>>>>

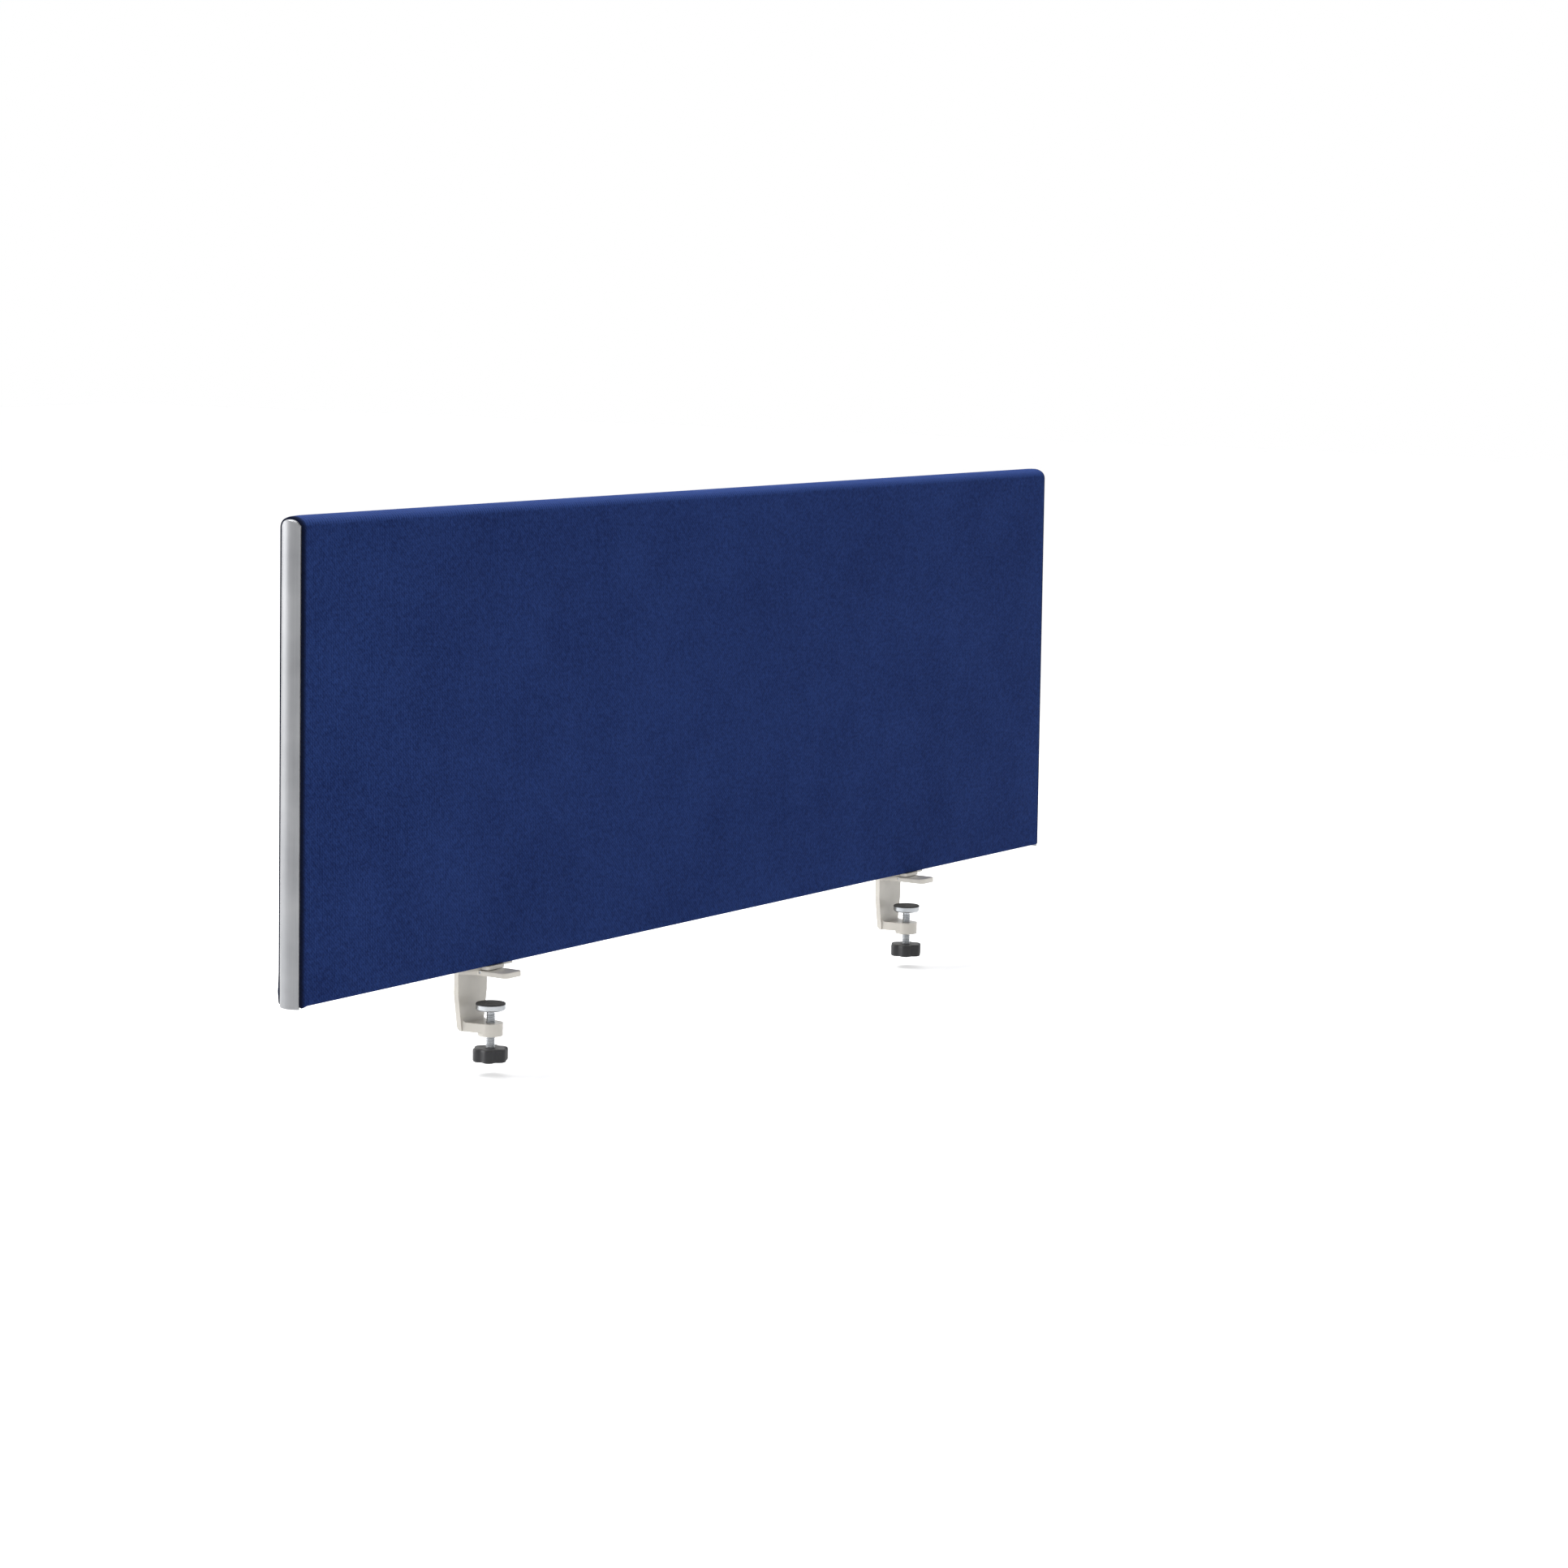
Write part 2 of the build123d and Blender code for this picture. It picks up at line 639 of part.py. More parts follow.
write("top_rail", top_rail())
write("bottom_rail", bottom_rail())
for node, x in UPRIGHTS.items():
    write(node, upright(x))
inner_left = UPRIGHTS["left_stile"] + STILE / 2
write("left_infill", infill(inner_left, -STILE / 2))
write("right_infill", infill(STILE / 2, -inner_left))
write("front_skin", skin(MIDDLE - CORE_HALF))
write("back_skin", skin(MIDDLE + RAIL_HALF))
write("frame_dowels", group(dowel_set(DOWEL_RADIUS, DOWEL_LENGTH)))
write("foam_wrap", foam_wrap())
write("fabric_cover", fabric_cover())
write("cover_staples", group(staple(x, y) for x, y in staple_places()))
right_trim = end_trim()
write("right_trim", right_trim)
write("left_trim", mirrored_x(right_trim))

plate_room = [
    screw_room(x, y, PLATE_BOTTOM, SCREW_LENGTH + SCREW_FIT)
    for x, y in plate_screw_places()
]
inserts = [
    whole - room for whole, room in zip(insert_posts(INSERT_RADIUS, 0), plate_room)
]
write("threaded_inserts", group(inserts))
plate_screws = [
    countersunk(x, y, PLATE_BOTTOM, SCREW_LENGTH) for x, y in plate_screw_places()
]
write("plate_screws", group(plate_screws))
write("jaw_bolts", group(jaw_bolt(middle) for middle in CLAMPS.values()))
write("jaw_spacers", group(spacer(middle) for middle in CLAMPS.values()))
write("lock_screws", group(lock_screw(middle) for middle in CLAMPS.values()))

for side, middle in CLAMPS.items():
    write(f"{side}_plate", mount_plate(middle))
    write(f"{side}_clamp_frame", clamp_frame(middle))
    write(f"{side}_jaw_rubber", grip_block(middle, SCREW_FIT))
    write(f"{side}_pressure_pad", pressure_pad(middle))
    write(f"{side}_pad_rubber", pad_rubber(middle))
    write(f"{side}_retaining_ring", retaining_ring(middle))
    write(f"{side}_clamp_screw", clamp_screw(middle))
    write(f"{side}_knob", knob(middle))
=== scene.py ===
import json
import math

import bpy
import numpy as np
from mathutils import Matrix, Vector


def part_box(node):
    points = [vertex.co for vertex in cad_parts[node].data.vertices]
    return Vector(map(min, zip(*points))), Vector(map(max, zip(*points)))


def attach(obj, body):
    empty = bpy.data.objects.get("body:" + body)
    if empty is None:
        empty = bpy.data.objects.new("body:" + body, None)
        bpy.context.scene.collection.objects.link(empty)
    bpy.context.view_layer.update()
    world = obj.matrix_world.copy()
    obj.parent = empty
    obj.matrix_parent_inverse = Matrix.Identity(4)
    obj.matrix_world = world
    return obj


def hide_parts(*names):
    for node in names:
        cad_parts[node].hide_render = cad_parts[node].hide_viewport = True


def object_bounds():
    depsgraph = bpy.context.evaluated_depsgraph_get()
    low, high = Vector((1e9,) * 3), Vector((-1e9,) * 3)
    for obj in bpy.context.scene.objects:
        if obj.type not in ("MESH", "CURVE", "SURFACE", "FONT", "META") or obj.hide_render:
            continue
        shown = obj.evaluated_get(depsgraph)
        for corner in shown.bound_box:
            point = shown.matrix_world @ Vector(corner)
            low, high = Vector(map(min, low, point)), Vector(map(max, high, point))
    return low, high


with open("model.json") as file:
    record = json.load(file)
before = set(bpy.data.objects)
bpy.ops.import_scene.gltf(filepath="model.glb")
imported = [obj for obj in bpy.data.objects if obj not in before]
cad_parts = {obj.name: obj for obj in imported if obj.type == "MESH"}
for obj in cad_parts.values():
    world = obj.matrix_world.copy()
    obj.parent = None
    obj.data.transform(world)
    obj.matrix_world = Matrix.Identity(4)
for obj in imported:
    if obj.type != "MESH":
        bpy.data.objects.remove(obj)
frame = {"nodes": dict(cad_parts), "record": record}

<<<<
>>>>

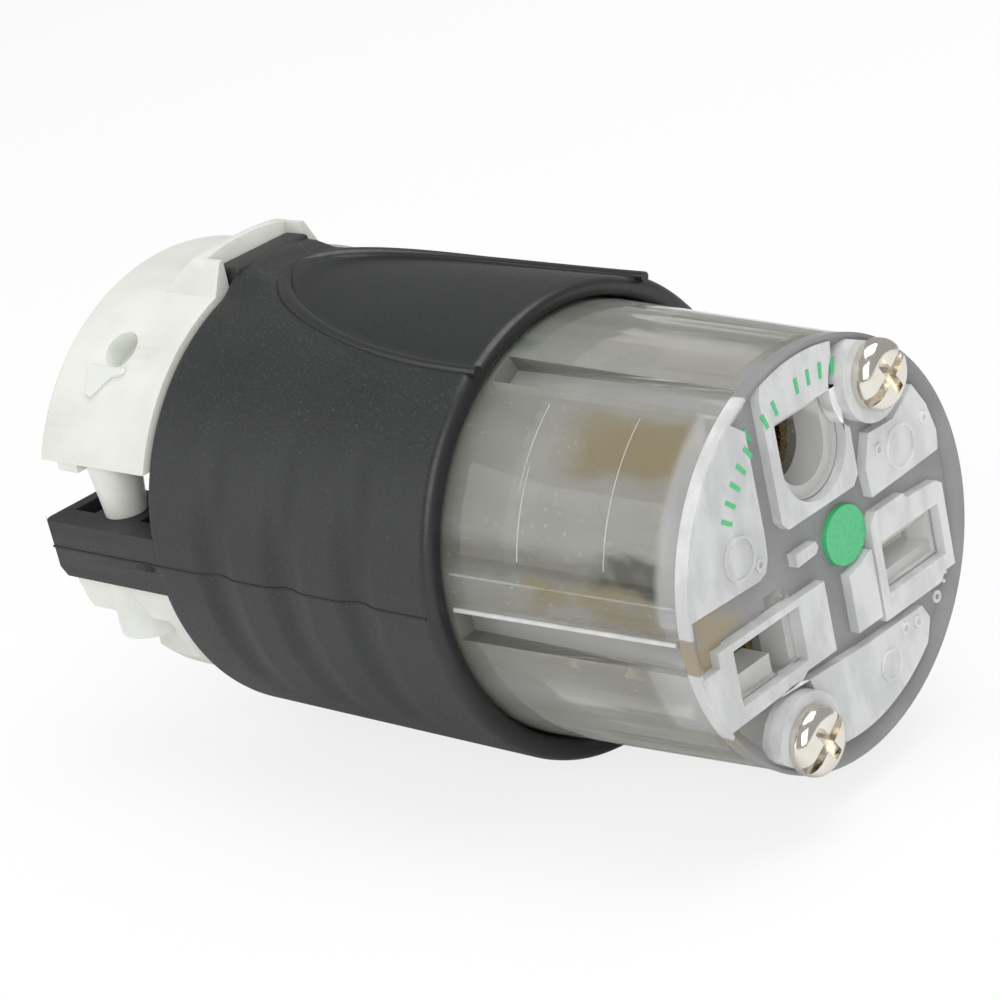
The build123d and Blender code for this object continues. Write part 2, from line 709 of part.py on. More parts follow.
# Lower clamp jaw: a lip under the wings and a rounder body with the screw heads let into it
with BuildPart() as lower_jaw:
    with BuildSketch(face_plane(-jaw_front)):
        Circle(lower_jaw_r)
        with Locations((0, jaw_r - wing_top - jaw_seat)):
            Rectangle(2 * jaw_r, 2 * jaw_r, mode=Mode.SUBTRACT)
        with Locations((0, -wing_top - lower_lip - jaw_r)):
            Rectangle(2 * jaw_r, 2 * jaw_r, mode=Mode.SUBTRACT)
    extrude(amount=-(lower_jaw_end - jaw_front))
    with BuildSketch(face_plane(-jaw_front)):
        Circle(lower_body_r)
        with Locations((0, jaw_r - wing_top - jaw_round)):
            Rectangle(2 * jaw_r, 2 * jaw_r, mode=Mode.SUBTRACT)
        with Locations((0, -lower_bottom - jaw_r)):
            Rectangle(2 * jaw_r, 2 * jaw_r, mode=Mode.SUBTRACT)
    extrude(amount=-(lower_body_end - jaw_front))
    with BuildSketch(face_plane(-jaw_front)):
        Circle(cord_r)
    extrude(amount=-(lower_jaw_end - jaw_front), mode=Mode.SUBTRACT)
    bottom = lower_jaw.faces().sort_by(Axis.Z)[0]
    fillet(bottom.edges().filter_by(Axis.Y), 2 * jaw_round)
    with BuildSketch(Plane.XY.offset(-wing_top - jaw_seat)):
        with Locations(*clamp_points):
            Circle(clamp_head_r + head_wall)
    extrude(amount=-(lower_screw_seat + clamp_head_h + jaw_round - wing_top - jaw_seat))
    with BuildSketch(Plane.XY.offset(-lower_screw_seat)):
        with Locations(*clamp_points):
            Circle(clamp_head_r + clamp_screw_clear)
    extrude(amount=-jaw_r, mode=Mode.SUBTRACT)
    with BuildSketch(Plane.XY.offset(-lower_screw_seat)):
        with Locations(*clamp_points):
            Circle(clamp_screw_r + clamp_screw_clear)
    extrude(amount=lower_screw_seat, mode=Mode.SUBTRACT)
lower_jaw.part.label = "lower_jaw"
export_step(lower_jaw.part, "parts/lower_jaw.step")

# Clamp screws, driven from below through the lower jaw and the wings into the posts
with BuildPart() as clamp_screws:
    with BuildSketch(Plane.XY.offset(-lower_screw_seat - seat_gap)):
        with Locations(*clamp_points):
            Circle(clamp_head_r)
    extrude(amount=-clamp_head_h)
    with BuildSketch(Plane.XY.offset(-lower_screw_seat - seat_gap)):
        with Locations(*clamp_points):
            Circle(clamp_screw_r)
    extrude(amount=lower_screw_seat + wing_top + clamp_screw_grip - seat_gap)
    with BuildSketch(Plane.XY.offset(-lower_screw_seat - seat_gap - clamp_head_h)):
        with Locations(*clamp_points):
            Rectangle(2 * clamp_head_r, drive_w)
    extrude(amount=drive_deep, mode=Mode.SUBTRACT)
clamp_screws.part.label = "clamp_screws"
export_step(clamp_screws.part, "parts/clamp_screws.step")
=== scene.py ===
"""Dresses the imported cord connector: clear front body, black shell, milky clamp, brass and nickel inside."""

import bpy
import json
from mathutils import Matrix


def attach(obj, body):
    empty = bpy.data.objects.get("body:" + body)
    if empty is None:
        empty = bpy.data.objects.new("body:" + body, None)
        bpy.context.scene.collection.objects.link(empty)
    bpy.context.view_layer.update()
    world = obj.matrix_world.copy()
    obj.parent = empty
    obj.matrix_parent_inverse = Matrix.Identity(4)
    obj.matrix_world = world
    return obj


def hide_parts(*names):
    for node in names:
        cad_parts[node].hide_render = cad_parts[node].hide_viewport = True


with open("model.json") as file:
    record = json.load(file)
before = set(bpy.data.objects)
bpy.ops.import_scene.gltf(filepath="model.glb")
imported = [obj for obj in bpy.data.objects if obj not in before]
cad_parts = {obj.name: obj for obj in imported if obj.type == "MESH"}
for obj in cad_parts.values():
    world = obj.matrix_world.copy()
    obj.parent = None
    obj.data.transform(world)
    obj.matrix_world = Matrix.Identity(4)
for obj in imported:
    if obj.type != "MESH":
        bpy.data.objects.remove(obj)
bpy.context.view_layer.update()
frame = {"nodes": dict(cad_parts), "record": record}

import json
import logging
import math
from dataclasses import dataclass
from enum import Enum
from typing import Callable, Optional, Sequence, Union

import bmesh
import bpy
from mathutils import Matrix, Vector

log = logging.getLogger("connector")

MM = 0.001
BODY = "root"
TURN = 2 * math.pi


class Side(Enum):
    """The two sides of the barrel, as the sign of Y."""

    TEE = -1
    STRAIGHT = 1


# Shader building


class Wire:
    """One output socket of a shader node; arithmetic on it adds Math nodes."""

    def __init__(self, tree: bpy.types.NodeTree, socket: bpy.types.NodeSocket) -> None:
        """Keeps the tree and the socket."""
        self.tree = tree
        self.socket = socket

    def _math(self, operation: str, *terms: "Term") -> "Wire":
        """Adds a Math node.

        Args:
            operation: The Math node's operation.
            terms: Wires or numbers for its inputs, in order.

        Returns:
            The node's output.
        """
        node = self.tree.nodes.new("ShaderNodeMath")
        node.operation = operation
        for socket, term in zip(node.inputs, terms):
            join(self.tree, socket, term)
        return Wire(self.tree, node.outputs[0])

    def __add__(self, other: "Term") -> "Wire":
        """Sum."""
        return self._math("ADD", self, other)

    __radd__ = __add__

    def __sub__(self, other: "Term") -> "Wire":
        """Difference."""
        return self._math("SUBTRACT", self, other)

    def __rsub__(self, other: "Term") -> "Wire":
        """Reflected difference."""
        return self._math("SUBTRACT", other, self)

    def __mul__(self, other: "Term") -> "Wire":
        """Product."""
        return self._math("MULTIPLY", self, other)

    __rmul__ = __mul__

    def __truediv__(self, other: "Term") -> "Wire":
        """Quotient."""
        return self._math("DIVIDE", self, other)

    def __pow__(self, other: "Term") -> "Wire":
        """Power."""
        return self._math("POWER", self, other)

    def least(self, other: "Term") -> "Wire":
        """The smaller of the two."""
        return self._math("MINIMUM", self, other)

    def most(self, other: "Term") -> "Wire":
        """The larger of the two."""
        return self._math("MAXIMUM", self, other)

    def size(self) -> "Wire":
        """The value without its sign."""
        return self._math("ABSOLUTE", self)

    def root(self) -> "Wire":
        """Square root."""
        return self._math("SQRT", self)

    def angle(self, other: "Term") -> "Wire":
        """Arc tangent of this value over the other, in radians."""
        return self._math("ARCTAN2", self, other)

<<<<

Your task is to list each line of the records with the word "code".

Write part 2 of the build123d and Blender code for this picture. It picks up at line 639 of part.py. More parts follow.
The build123d and Blender code for this object continues. Write part 2, from line 709 of part.py on. More parts follow.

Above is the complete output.